The rumour spreads and soon reaches Naomi. With no memory of the event, she contacts the police, who charge Beau with rape. Cathy admits to the authorities that she made up the rumour, but they refuse to believe her. Later, she discovers Derrick went to the same high school as Naomi. After having sex with Derrick, she travels to his old school; looking through the past year-books, she deduces that Derrick and Naomi were a couple. When asked about this, Derrick admits to spreading the rumour because Naomi accused him - falsely, he says - of raping her. Derrick then visits Naomi and admits he, not Beau, raped her that night.
Back in the flat, Travis tells Derrick that Naomi has committed suicide. Some time later, a detective, Curtis, turns up to question Derrick about Naomi's death, which he's treating as homicide. With the net closing in, Derrick attempts to flee, but Travis pulls a gun on him. In the ensuing struggle, Cathy is accidentally shot. Derrick then angrily admits to raping Naomi, at which point Travis and Cathy - whose injuries were simulated - admit to pretending that Naomi had killed herself and faking a police inquiry in order to coax this confession, which they secretly filmed, out of Derrick.
There's a moment in Gossip when rich college kid Derrick tells his flatmate Cathy to stop worrying. The two are responsible for spreading a rumour - which they know to be false - about their fellow student, the glamorous Naomi Preston. Except what started out as a mischievous prank has turned nasty, landing Naomi's boyfriend Beau in jail for rape. "This is an ugly turn," Cathy remarks, with some understatement, but Derrick is unfazed: "It's all just words," he says.

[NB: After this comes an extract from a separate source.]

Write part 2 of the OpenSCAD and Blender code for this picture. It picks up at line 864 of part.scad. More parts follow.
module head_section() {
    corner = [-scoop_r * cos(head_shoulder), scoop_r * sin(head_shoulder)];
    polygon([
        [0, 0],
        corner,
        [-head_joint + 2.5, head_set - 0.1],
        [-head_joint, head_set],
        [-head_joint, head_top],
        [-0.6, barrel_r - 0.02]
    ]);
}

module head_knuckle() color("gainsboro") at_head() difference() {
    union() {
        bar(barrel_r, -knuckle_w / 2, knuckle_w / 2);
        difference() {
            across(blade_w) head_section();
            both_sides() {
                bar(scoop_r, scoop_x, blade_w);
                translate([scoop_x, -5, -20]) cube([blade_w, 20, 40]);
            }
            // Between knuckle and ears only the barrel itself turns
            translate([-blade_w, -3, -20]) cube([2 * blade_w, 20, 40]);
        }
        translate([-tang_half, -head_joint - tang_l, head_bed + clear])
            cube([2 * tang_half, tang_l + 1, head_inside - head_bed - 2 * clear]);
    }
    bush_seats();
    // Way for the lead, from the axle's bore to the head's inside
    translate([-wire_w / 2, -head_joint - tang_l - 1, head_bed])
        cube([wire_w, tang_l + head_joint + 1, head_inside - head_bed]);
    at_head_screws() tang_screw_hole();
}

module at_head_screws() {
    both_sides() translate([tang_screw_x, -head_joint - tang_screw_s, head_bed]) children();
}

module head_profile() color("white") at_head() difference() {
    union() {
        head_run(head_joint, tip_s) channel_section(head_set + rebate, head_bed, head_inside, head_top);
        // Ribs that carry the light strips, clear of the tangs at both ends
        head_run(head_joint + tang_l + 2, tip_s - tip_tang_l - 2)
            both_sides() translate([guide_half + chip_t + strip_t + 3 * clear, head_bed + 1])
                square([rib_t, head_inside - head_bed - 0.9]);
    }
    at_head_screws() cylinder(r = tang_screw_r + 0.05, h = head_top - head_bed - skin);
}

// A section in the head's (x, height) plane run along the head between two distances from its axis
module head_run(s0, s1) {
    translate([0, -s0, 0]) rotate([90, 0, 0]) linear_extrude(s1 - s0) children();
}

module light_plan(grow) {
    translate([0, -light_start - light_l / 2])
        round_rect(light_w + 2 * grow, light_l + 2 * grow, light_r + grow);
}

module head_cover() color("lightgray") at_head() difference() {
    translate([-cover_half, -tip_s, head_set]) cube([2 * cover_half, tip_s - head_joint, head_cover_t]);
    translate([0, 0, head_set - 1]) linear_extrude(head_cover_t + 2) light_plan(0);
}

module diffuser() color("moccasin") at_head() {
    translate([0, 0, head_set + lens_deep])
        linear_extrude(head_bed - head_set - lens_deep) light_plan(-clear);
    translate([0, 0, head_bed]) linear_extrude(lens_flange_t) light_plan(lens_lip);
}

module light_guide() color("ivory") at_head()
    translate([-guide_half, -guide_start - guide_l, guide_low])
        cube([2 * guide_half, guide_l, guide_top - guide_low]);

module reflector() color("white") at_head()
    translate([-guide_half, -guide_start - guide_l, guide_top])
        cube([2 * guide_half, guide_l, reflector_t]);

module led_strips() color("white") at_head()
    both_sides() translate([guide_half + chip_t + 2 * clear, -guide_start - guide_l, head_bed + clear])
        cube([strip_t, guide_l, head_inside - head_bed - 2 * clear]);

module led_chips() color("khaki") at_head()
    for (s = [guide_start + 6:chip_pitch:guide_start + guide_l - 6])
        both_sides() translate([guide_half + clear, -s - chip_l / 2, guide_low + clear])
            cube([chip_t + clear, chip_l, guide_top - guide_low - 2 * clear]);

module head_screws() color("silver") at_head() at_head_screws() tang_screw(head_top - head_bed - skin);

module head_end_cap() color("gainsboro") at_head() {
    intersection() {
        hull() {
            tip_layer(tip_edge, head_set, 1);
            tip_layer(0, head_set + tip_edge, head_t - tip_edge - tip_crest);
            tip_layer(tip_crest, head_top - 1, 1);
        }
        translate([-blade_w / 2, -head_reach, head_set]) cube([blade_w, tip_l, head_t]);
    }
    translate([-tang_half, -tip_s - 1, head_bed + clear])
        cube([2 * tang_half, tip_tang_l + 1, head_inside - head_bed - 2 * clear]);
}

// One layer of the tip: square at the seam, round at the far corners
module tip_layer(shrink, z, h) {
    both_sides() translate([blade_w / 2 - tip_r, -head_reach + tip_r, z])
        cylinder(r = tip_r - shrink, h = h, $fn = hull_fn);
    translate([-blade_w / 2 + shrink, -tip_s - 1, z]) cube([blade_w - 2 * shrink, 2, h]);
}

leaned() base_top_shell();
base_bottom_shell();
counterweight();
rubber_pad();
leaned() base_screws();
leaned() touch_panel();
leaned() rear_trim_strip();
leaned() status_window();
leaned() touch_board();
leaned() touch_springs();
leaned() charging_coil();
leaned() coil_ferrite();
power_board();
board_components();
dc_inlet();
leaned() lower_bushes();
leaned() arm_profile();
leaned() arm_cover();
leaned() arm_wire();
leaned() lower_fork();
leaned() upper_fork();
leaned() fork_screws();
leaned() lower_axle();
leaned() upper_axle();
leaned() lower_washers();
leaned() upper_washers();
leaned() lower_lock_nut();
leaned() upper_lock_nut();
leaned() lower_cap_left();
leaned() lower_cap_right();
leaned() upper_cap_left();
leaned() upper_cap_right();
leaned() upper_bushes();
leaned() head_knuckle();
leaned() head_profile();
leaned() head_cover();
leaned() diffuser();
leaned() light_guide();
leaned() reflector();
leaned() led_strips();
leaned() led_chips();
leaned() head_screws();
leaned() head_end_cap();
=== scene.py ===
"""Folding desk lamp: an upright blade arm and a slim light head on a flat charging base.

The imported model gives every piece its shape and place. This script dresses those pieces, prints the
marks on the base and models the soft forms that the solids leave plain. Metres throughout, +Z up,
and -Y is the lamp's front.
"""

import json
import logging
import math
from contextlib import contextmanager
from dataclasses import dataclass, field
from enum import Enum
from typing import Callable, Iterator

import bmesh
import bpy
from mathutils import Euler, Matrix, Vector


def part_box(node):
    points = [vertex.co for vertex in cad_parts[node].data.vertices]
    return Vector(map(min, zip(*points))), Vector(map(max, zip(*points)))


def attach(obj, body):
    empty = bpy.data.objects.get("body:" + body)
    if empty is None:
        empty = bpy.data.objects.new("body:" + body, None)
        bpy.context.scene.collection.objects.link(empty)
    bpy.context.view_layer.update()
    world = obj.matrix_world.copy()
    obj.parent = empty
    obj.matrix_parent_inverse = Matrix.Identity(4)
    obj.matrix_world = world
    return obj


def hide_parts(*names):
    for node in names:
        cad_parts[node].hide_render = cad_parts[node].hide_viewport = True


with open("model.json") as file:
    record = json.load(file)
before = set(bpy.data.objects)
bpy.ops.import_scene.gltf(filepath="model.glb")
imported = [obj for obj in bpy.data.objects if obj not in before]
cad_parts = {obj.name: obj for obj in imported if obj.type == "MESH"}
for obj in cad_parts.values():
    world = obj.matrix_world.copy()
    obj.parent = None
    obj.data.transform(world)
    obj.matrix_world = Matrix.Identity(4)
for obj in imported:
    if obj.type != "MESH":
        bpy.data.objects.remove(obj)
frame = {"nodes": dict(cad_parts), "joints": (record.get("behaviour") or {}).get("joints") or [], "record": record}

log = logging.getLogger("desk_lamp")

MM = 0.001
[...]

He's wrong, of course: as played by James Marsden, Derrick is a smoothly amoral character with a nice line in Nietzschien asides ("Naomi's weak, she's always been weak" is his chilly reaction to her apparent suicide). And it's pretty clear from early on in the film that he's the villain of the piece, for all his emollient delivery and simulated sincerity.

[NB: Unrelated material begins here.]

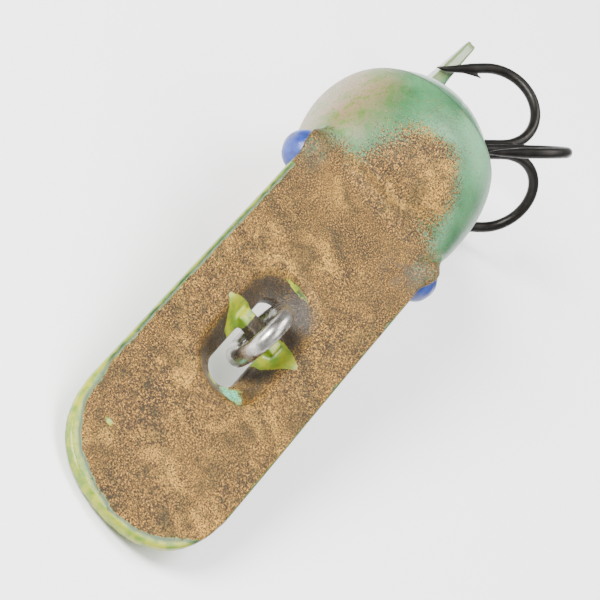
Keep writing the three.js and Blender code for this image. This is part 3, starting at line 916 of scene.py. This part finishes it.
def make_floor():
    n = Nodes("floor_paper")
    place = n.add("ShaderNodeTexCoord").outputs["Object"]
    fibre = n.add("ShaderNodeTexNoise", {"Vector": place, "Scale": 60.0}).outputs["Fac"]
    n.set(Base_Color=n.mix(fibre, (0.93, 0.93, 0.93, 1), (0.95, 0.95, 0.95, 1)))
    n.set(Roughness=0.9)
    size = 3.0
    floor = new_object("floor", [(-size, -size, 0), (size, -size, 0), (size, size, 0),
                                 (-size, size, 0)], [(0, 1, 2, 3)])
    floor.location.z = cad_box[0][2] - 0.0002
    floor.data.materials.append(n.material)


def add_light(name, place, size, watts, look_at=(0, 0, 0.008)):
    lamp = bpy.data.lights.new(name, "AREA")
    lamp.shape = "DISK"
    lamp.size = size
    lamp.energy = watts
    obj = bpy.data.objects.new(name, lamp)
    bpy.context.collection.objects.link(obj)
    obj.location = place
    direction = Vector(look_at) - Vector(place)
    obj.rotation_euler = direction.to_track_quat("-Z", "Y").to_euler()


def make_lights():
    world = bpy.data.worlds.new("soft_room")
    world.use_nodes = True
    world.node_tree.nodes["Background"].inputs["Color"].default_value = (1, 1, 1, 1)
    world.node_tree.nodes["Background"].inputs["Strength"].default_value = 0.7
    bpy.context.scene.world = world
    add_light("key", (0.22, -0.28, 0.24), 0.16, 6.0)
    add_light("fill", (0.05, 0.25, 0.40), 0.34, 1.8)
    add_light("back", (-0.12, 0.02, 0.42), 0.26, 2.6)


CAMERA_AWAY = 200.0  # millimetres from the point between the eyes
LENS = 174.0
CAMERA_ASIDE = (-4.55, -5.86)  # where the lens points, to the picture's left of and below the eyes
SIGHT = Vector((0.65, -0.148, 0.745)).normalized()
PICTURE_UP = Vector((-0.5711, -0.7428, 0.350))


def make_camera():
    back = (TURN @ SIGHT).normalized()
    right = (TURN @ PICTURE_UP).cross(back).normalized()
    up = back.cross(right)
    place = ORIGIN + (right * CAMERA_ASIDE[0] + up * CAMERA_ASIDE[1] + back * CAMERA_AWAY) * MM
    data = bpy.data.cameras.new("camera")
    data.lens = LENS
    data.sensor_width = 36.0
    data.clip_start = 0.01
    camera = bpy.data.objects.new("camera", data)
    bpy.context.collection.objects.link(camera)
    turn = Matrix((right, up, back)).transposed().to_4x4()
    camera.matrix_world = Matrix.Translation(place) @ turn
    bpy.context.scene.camera = camera


def build():
    make_camera()
    make_floor()
    make_lights()
    steel = wire_material("bright_wire", srgb(188, 186, 180), srgb(110, 106, 98), 1.0, 0.2, 0.38)
    bronze = wire_material("bronzed_wire", srgb(26, 23, 19), srgb(10, 9, 8), 0.7, 0.3, 0.48)
    make_lip(brass_material())
    make_body(body_material())
    blue = eye_material()
    for side in (1, -1):
        make_eye(side, blue)
    make_tie_ring(steel)
    make_hanger(steel)
    make_split_ring(steel)
    make_treble(bronze)
    dress_ballast()


build()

The screenplay by Gregory Poirier and Theresa Rebeck is thick with intrigue and elaborate attempts to wrongfoot the audience. In the film's final reel, the sky is inky black and the rain unrelenting - but while the weather is pure noir, Gossip's characters lack the moral ambiguity for Poirier's myriad plot turns to work. Derrick is slick but untrustworthy (even his sumptuous apartment, packed with designer desirables, points an accusatory finger at him, as if he's house-sitting for American Psycho's Patrick Bateman); Cathy might indulge in the odd student prank, but there's a wholesome decency about her character which is barely dented by the events of the film (she comes from Plymouth Rock, and Derrick needles her about her "pilgrimatic" sense of moral rectitude); and the last of the gossip-mongers, Travis, an art student who spends most of the film creating a rather tacky collage about the guilty consequences of the rumour he helped spread, is too much the mousy, sensitive type to be embroiled in any dark double-dealing.

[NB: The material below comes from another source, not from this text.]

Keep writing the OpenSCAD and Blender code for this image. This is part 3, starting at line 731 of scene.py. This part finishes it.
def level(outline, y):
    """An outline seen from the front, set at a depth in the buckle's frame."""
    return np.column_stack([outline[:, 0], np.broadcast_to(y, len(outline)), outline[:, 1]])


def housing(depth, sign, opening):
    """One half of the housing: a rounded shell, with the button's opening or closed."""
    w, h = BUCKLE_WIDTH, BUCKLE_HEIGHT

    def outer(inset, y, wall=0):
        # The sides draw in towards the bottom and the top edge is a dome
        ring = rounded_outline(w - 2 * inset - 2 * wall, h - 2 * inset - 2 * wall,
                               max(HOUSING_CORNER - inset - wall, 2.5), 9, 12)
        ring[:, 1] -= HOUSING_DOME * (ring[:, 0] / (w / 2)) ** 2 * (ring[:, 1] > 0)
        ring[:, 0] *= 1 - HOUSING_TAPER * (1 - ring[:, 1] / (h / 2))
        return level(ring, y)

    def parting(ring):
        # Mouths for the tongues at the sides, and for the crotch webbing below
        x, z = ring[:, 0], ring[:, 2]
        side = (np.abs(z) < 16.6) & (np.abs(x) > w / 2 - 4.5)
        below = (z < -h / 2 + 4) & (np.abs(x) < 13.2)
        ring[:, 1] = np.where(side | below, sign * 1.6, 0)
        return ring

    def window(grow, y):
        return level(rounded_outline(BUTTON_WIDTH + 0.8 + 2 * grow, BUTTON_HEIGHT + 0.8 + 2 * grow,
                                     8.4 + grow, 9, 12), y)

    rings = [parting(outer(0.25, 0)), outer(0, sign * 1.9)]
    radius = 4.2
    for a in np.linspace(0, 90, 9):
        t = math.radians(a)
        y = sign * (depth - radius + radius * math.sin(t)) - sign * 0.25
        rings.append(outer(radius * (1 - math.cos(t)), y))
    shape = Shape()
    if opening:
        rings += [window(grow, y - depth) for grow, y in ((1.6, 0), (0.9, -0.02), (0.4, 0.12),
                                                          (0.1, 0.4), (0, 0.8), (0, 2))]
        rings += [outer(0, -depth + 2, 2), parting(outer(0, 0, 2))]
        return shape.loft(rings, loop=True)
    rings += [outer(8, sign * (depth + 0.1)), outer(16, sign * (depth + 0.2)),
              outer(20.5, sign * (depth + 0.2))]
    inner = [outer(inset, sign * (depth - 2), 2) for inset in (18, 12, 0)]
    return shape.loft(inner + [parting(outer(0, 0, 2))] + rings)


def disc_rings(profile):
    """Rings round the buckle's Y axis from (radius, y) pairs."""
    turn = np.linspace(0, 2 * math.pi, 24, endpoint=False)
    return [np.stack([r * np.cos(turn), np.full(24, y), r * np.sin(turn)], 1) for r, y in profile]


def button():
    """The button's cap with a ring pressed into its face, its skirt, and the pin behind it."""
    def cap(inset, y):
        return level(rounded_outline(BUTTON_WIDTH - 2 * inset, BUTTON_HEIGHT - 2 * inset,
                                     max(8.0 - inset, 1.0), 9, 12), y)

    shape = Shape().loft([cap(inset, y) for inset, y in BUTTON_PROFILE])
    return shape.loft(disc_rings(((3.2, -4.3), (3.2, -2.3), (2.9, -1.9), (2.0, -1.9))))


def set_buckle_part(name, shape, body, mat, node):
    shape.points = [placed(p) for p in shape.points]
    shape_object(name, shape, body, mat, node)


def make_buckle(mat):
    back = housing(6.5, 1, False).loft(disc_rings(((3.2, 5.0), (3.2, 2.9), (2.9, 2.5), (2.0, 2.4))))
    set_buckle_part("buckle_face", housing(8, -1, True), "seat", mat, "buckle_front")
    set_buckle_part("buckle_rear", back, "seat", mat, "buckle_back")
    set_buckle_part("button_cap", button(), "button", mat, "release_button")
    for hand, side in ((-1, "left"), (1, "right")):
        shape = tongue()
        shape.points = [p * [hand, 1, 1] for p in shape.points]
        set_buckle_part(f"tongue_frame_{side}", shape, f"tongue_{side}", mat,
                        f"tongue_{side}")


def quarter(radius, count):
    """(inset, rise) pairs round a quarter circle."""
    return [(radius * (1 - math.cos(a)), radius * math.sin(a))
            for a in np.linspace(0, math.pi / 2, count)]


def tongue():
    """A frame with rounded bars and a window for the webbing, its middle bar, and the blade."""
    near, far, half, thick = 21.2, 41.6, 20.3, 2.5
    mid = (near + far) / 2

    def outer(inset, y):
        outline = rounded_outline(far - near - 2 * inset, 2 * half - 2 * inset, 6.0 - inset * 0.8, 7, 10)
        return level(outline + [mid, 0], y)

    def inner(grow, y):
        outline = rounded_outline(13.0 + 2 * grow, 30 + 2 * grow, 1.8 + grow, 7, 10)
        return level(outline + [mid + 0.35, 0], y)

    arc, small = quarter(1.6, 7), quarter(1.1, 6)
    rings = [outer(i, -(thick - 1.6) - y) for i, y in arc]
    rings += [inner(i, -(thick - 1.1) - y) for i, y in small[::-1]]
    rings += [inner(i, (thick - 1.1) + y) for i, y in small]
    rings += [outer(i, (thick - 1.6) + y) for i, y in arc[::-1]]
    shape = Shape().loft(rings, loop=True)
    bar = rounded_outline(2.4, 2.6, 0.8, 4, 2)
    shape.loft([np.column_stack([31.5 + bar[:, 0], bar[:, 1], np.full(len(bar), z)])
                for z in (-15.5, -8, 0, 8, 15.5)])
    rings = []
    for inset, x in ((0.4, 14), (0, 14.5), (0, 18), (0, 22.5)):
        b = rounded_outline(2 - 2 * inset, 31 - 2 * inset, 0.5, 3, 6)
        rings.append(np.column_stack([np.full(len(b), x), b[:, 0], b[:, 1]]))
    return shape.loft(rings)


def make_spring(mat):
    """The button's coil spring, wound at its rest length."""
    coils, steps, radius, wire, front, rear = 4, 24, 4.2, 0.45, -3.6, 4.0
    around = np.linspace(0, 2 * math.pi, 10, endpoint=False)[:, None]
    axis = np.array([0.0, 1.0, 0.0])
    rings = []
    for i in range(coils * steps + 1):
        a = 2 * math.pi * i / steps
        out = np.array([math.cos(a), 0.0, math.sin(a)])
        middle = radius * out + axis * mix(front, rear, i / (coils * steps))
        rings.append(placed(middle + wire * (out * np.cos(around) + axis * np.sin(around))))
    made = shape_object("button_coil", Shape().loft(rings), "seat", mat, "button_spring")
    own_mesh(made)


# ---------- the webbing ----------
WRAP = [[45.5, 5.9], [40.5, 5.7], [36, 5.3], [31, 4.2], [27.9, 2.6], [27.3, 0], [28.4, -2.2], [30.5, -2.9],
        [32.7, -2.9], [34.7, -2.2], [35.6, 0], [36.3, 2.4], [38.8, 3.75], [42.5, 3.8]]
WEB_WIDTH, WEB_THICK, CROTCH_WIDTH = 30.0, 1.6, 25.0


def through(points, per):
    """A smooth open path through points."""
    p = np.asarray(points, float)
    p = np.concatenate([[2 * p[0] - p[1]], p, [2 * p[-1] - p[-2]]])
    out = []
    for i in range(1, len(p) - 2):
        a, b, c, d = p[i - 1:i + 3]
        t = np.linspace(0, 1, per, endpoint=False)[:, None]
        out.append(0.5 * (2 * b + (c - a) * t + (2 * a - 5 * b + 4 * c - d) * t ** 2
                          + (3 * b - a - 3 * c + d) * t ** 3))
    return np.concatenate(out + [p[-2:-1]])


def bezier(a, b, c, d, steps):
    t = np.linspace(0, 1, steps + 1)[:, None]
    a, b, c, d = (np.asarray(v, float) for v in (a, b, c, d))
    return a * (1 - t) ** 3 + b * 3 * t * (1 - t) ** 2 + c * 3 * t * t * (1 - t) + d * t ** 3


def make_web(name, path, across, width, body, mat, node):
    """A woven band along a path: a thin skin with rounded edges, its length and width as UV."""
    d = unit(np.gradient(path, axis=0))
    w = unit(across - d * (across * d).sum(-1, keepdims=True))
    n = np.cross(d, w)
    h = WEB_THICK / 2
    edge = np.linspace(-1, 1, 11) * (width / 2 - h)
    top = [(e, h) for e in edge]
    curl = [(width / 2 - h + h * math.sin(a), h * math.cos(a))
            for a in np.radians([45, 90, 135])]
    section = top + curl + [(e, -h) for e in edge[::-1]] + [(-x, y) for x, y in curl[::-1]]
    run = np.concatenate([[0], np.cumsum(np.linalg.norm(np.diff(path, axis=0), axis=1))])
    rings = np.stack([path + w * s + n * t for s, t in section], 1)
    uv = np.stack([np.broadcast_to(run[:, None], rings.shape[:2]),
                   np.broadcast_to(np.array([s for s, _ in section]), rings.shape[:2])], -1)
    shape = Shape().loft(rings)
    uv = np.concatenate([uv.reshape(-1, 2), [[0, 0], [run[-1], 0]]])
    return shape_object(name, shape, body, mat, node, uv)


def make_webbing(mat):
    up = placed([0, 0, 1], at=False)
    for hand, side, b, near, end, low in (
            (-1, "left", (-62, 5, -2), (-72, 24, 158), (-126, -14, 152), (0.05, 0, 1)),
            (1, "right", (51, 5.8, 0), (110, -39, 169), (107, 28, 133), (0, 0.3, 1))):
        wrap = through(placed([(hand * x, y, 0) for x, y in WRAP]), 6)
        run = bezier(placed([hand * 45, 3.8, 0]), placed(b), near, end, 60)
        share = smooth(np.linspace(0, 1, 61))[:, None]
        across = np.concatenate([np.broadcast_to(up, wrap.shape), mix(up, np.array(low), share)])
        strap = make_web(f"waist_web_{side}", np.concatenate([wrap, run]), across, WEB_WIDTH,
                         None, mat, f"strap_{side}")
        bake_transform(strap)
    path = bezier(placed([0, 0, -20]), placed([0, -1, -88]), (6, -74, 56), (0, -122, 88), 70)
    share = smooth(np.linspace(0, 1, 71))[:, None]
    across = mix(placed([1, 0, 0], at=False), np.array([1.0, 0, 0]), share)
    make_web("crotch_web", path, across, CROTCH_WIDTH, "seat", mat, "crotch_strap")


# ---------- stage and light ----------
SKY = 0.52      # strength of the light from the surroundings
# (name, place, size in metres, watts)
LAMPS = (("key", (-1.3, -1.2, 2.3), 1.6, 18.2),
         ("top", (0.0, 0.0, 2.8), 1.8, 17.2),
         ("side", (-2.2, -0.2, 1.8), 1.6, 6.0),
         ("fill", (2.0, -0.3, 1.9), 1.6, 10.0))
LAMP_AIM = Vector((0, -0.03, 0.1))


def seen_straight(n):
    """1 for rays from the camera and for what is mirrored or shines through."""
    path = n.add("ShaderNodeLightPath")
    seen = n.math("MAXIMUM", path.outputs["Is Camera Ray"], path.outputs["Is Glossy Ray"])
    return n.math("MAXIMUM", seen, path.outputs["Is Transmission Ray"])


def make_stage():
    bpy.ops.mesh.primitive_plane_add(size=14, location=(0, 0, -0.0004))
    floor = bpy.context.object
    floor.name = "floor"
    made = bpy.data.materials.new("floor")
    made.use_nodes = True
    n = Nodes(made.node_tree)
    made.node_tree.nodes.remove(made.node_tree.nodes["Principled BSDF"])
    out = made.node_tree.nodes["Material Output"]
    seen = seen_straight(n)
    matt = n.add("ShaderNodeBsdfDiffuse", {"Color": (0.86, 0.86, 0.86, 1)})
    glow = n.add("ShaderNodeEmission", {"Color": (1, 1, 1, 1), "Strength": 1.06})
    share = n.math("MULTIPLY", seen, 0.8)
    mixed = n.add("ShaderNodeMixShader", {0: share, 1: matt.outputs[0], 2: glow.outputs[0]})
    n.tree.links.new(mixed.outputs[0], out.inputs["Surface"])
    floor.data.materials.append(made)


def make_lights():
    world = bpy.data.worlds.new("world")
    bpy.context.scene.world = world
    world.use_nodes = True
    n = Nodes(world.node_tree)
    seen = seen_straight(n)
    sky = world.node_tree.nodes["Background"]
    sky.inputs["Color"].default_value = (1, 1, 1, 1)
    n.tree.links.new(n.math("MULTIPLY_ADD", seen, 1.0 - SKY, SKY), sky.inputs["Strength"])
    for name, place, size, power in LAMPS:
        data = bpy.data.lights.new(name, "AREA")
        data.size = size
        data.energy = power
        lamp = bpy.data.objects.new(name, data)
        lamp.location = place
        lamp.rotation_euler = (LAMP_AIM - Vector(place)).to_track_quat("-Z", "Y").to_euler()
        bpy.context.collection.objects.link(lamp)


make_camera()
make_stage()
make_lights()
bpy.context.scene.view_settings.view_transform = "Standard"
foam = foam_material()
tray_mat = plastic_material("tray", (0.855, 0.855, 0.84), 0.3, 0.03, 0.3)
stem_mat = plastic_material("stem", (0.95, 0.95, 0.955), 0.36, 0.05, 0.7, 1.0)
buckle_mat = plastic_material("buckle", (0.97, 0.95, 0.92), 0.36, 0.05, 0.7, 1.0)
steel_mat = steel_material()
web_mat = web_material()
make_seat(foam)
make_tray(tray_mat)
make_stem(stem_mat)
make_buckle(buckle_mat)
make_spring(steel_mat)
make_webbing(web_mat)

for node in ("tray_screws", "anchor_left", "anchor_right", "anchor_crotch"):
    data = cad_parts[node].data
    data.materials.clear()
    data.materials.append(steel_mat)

Gossip's one standout moment is a montage sequence, handled with some flair by director Davis Guggenheim (who worked on episodes of ER and NYPD Blue), depicting the way the rumour about Naomi spreads across campus: accompanied by Graeme Revell's frantic orchestration, the fairly unremarkable news that the supposedly chaste Naomi and her boyfriend had sex at a college party is embellished with sordid details, whipped up into a scandal as it passes from one mouth to the other (filmed in tight close-up). As with the rest of the film, the dialogue here is smart, the one-liners zippy, the caustic asides piercing; but there's something sadly apt about all this disembodied gabbing. Predictable at every turn, glossy but stagy, and full of unengaging, underdeveloped characters, Gossip too is "all just words".